JSON records of objects:
start

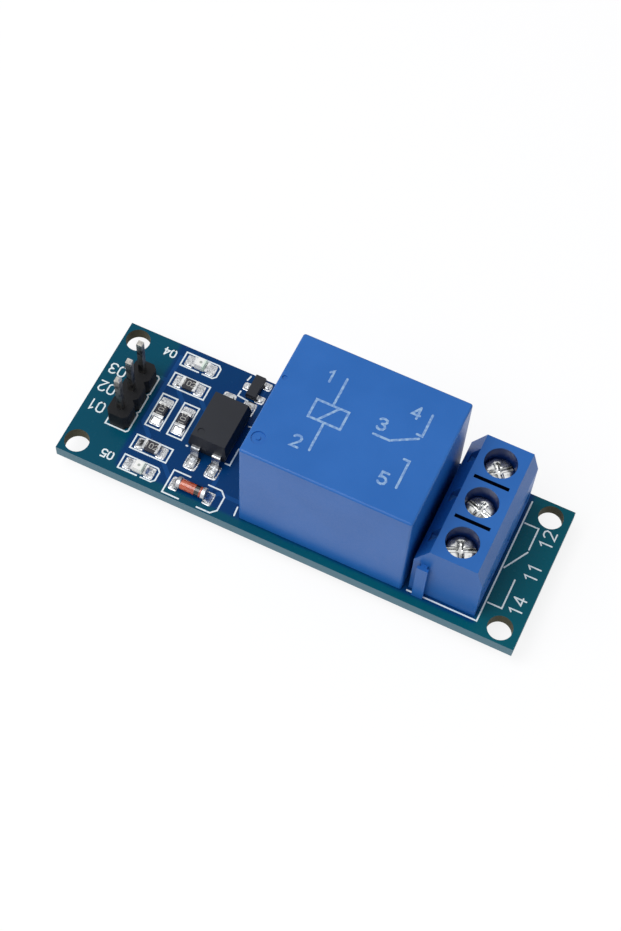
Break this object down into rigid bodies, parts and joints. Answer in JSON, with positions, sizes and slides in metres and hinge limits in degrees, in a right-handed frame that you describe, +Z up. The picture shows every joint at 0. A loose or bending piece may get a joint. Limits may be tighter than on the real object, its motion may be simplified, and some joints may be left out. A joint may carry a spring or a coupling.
{
  "type": "relay module board",
  "caption": "Narrow circuit board with a sealed cube relay, a screw terminal block, a pin header, an optocoupler and small surface-mounted parts.",
  "frame": {"origin": "centre of the four mounting holes, on the board's underside", "axes": "+X along the board from the pin header to the screw terminal, +Z up out of the component side"},
  "size_m": [0.0544, 0.0178, 0.0191],
  "materials": {
    "solder_mask": "blue-green solder mask over glass laminate, satin",
    "relay_blue": "moulded blue plastic, satin",
    "terminal_blue": "moulded blue plastic, satin",
    "relay_base_blue": "moulded blue plastic, matt",
    "magnet_steel": "zinc-plated steel",
    "bobbin_white": "moulded nylon",
    "winding_copper": "enamelled copper wire",
    "spring_bronze": "rolled bronze strip",
    "contact_silver": "silver, polished",
    "tinned_metal": "tin plate, slightly dull",
    "plated_brass": "nickel-plated brass",
    "screw_zinc": "bright zinc plate",
    "header_black": "moulded black plastic, satin",
    "mould_black": "moulded epoxy, fine matt",
    "resistor_glaze": "black glaze, glossy",
    "lamp_white": "white laminate",
    "lamp_clear": "cast clear resin, slightly milky",
    "diode_glass": "orange-tinted glass",
    "die_grey": "silicon, dull",
    "solder_joint": "tin solder, satin"
  },
  "bodies": {
    "board": {"circuit_board": "solder_mask", "relay_cover": "relay_blue", "relay_base": "relay_base_blue", "relay_yoke": "magnet_steel", "relay_core": "magnet_steel", "relay_bobbin": "bobbin_white", "relay_winding": "winding_copper", "relay_coil_pins": "tinned_metal", "relay_closed_contact": "contact_silver", "relay_open_contact": "contact_silver", "relay_closed_blade": "tinned_metal", "relay_open_blade": "tinned_metal", "relay_common_blade": "tinned_metal", "terminal_housing": "terminal_blue", "header_body": "header_black", "optocoupler_body": "mould_black", "optocoupler_leads": "tinned_metal", "transistor_body": "mould_black", "transistor_leads": "tinned_metal", "diode_glass": "diode_glass", "diode_caps": "tinned_metal", "diode_die": "die_grey", "surface_solder": "solder_joint", "relay_solder": "solder_joint", "terminal_solder": "solder_joint", "header_solder": "solder_joint", "terminal_frame_1": "plated_brass", "header_pin_1": "tinned_metal", "terminal_frame_2": "plated_brass", "header_pin_2": "tinned_metal", "terminal_frame_3": "plated_brass", "header_pin_3": "tinned_metal", "resistor_1_body": "resistor_glaze", "resistor_1_ends": "tinned_metal", "resistor_2_body": "resistor_glaze", "resistor_2_ends": "tinned_metal", "resistor_3_body": "resistor_glaze", "resistor_3_ends": "tinned_metal", "resistor_4_body": "resistor_glaze", "resistor_4_ends": "tinned_metal", "power_lamp_base": "lamp_white", "power_lamp_lens": "lamp_clear", "power_lamp_ends": "tinned_metal", "switch_lamp_base": "lamp_white", "switch_lamp_lens": "lamp_clear", "switch_lamp_ends": "tinned_metal"},
    "armature": {"relay_armature": "magnet_steel", "relay_contact_spring": "spring_bronze", "relay_moving_contact": "contact_silver"},
    "clamp_1": {"terminal_plate_1": "magnet_steel"},
    "screw_1": {"terminal_screw_1": "screw_zinc"},
    "clamp_2": {"terminal_plate_2": "magnet_steel"},
    "screw_2": {"terminal_screw_2": "screw_zinc"},
    "clamp_3": {"terminal_plate_3": "magnet_steel"},
    "screw_3": {"terminal_screw_3": "screw_zinc"}
  },
  "joints": [
    {"name": "armature_rock", "type": "hinge", "parent": "board", "child": "armature", "pos_m": [-0.00154, -0.00015, 0.0136], "axis": [0, 1, 0], "range_deg": [0, 3.4], "stiffness_Nm_per_rad": 0.01, "springref_deg": -5.73},
    {"name": "clamp_1_travel", "type": "slide", "parent": "board", "child": "clamp_1", "axis": [0, 0, 1], "range_m": [-0.00187, 0]},
    {"name": "screw_1_turn", "type": "hinge", "parent": "clamp_1", "child": "screw_1", "pos_m": [0.0187, -0.00463, 0.0052], "axis": [0, 0, 1], "range_deg": [-1600, 100]},
    {"name": "clamp_2_travel", "type": "slide", "parent": "board", "child": "clamp_2", "axis": [0, 0, 1], "range_m": [-0.00187, 0]},
    {"name": "screw_2_turn", "type": "hinge", "parent": "clamp_2", "child": "screw_2", "pos_m": [0.0187, 0.00045, 0.0052], "axis": [0, 0, 1], "range_deg": [-1600, 100]},
    {"name": "clamp_3_travel", "type": "slide", "parent": "board", "child": "clamp_3", "axis": [0, 0, 1], "range_m": [-0.00187, 0]},
    {"name": "screw_3_turn", "type": "hinge", "parent": "clamp_3", "child": "screw_3", "pos_m": [0.0187, 0.00553, 0.0052], "axis": [0, 0, 1], "range_deg": [-1600, 100]}
  ],
  "couplings": [
    {"joint": "screw_1_turn", "follows": "clamp_1_travel", "rad_per_m": 13963},
    {"joint": "screw_2_turn", "follows": "clamp_2_travel", "rad_per_m": 13963},
    {"joint": "screw_3_turn", "follows": "clamp_3_travel", "rad_per_m": 13963}
  ]
}
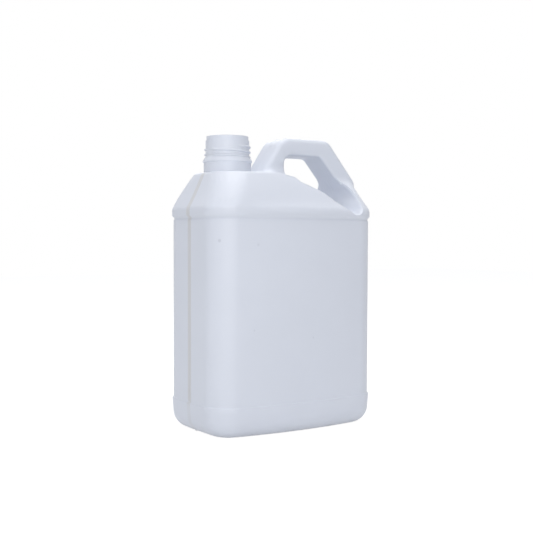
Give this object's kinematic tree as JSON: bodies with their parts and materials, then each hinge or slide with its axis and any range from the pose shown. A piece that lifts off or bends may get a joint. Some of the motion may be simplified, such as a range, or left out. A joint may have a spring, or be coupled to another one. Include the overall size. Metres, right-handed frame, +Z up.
{
  "type": "plastic jug",
  "caption": "Hollow blow-moulded plastic jug with an open screw neck at one end and a grab handle at the other, used to hold and pour a liquid.",
  "frame": {"origin": "centre of the jug's base, on the surface that it stands on", "axes": "+Z up, +X from the neck towards the handle's rear leg, the front face looks along -Y"},
  "size_m": [0.1592, 0.1006, 0.238],
  "materials": {
    "hdpe": "natural white moulded polyethylene, satin"
  },
  "bodies": {
    "root": {"jug": "hdpe"}
  },
  "joints": []
}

end

PROBLEM DETAILS: Your task is to repeat every entry exactly.

TASK RESPONSE:
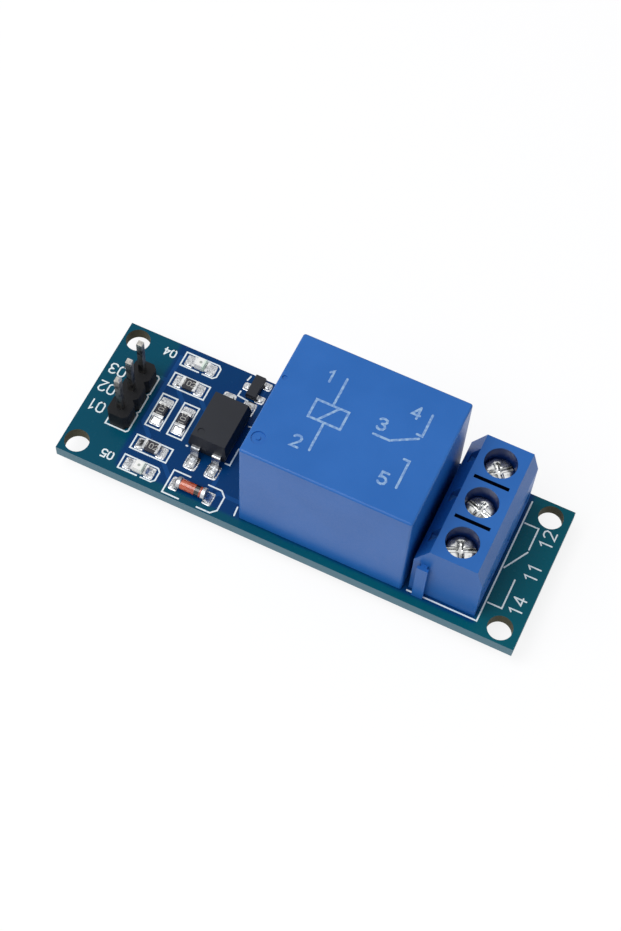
Break this object down into rigid bodies, parts and joints. Answer in JSON, with positions, sizes and slides in metres and hinge limits in degrees, in a right-handed frame that you describe, +Z up. The picture shows every joint at 0. A loose or bending piece may get a joint. Limits may be tighter than on the real object, its motion may be simplified, and some joints may be left out. A joint may carry a spring or a coupling.
{
  "type": "relay module board",
  "caption": "Narrow circuit board with a sealed cube relay, a screw terminal block, a pin header, an optocoupler and small surface-mounted parts.",
  "frame": {"origin": "centre of the four mounting holes, on the board's underside", "axes": "+X along the board from the pin header to the screw terminal, +Z up out of the component side"},
  "size_m": [0.0544, 0.0178, 0.0191],
  "materials": {
    "solder_mask": "blue-green solder mask over glass laminate, satin",
    "relay_blue": "moulded blue plastic, satin",
    "terminal_blue": "moulded blue plastic, satin",
    "relay_base_blue": "moulded blue plastic, matt",
    "magnet_steel": "zinc-plated steel",
    "bobbin_white": "moulded nylon",
    "winding_copper": "enamelled copper wire",
    "spring_bronze": "rolled bronze strip",
    "contact_silver": "silver, polished",
    "tinned_metal": "tin plate, slightly dull",
    "plated_brass": "nickel-plated brass",
    "screw_zinc": "bright zinc plate",
    "header_black": "moulded black plastic, satin",
    "mould_black": "moulded epoxy, fine matt",
    "resistor_glaze": "black glaze, glossy",
    "lamp_white": "white laminate",
    "lamp_clear": "cast clear resin, slightly milky",
    "diode_glass": "orange-tinted glass",
    "die_grey": "silicon, dull",
    "solder_joint": "tin solder, satin"
  },
  "bodies": {
    "board": {"circuit_board": "solder_mask", "relay_cover": "relay_blue", "relay_base": "relay_base_blue", "relay_yoke": "magnet_steel", "relay_core": "magnet_steel", "relay_bobbin": "bobbin_white", "relay_winding": "winding_copper", "relay_coil_pins": "tinned_metal", "relay_closed_contact": "contact_silver", "relay_open_contact": "contact_silver", "relay_closed_blade": "tinned_metal", "relay_open_blade": "tinned_metal", "relay_common_blade": "tinned_metal", "terminal_housing": "terminal_blue", "header_body": "header_black", "optocoupler_body": "mould_black", "optocoupler_leads": "tinned_metal", "transistor_body": "mould_black", "transistor_leads": "tinned_metal", "diode_glass": "diode_glass", "diode_caps": "tinned_metal", "diode_die": "die_grey", "surface_solder": "solder_joint", "relay_solder": "solder_joint", "terminal_solder": "solder_joint", "header_solder": "solder_joint", "terminal_frame_1": "plated_brass", "header_pin_1": "tinned_metal", "terminal_frame_2": "plated_brass", "header_pin_2": "tinned_metal", "terminal_frame_3": "plated_brass", "header_pin_3": "tinned_metal", "resistor_1_body": "resistor_glaze", "resistor_1_ends": "tinned_metal", "resistor_2_body": "resistor_glaze", "resistor_2_ends": "tinned_metal", "resistor_3_body": "resistor_glaze", "resistor_3_ends": "tinned_metal", "resistor_4_body": "resistor_glaze", "resistor_4_ends": "tinned_metal", "power_lamp_base": "lamp_white", "power_lamp_lens": "lamp_clear", "power_lamp_ends": "tinned_metal", "switch_lamp_base": "lamp_white", "switch_lamp_lens": "lamp_clear", "switch_lamp_ends": "tinned_metal"},
    "armature": {"relay_armature": "magnet_steel", "relay_contact_spring": "spring_bronze", "relay_moving_contact": "contact_silver"},
    "clamp_1": {"terminal_plate_1": "magnet_steel"},
    "screw_1": {"terminal_screw_1": "screw_zinc"},
    "clamp_2": {"terminal_plate_2": "magnet_steel"},
    "screw_2": {"terminal_screw_2": "screw_zinc"},
    "clamp_3": {"terminal_plate_3": "magnet_steel"},
    "screw_3": {"terminal_screw_3": "screw_zinc"}
  },
  "joints": [
    {"name": "armature_rock", "type": "hinge", "parent": "board", "child": "armature", "pos_m": [-0.00154, -0.00015, 0.0136], "axis": [0, 1, 0], "range_deg": [0, 3.4], "stiffness_Nm_per_rad": 0.01, "springref_deg": -5.73},
    {"name": "clamp_1_travel", "type": "slide", "parent": "board", "child": "clamp_1", "axis": [0, 0, 1], "range_m": [-0.00187, 0]},
    {"name": "screw_1_turn", "type": "hinge", "parent": "clamp_1", "child": "screw_1", "pos_m": [0.0187, -0.00463, 0.0052], "axis": [0, 0, 1], "range_deg": [-1600, 100]},
    {"name": "clamp_2_travel", "type": "slide", "parent": "board", "child": "clamp_2", "axis": [0, 0, 1], "range_m": [-0.00187, 0]},
    {"name": "screw_2_turn", "type": "hinge", "parent": "clamp_2", "child": "screw_2", "pos_m": [0.0187, 0.00045, 0.0052], "axis": [0, 0, 1], "range_deg": [-1600, 100]},
    {"name": "clamp_3_travel", "type": "slide", "parent": "board", "child": "clamp_3", "axis": [0, 0, 1], "range_m": [-0.00187, 0]},
    {"name": "screw_3_turn", "type": "hinge", "parent": "clamp_3", "child": "screw_3", "pos_m": [0.0187, 0.00553, 0.0052], "axis": [0, 0, 1], "range_deg": [-1600, 100]}
  ],
  "couplings": [
    {"joint": "screw_1_turn", "follows": "clamp_1_travel", "rad_per_m": 13963},
    {"joint": "screw_2_turn", "follows": "clamp_2_travel", "rad_per_m": 13963},
    {"joint": "screw_3_turn", "follows": "clamp_3_travel", "rad_per_m": 13963}
  ]
}
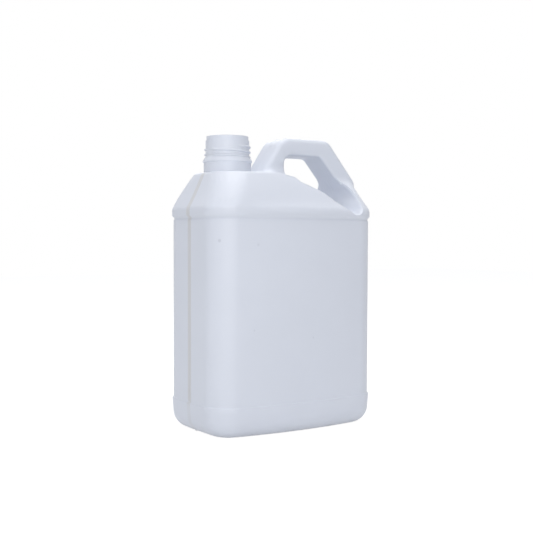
Give this object's kinematic tree as JSON: bodies with their parts and materials, then each hinge or slide with its axis and any range from the pose shown. A piece that lifts off or bends may get a joint. Some of the motion may be simplified, such as a range, or left out. A joint may have a spring, or be coupled to another one. Include the overall size. Metres, right-handed frame, +Z up.
{
  "type": "plastic jug",
  "caption": "Hollow blow-moulded plastic jug with an open screw neck at one end and a grab handle at the other, used to hold and pour a liquid.",
  "frame": {"origin": "centre of the jug's base, on the surface that it stands on", "axes": "+Z up, +X from the neck towards the handle's rear leg, the front face looks along -Y"},
  "size_m": [0.1592, 0.1006, 0.238],
  "materials": {
    "hdpe": "natural white moulded polyethylene, satin"
  },
  "bodies": {
    "root": {"jug": "hdpe"}
  },
  "joints": []
}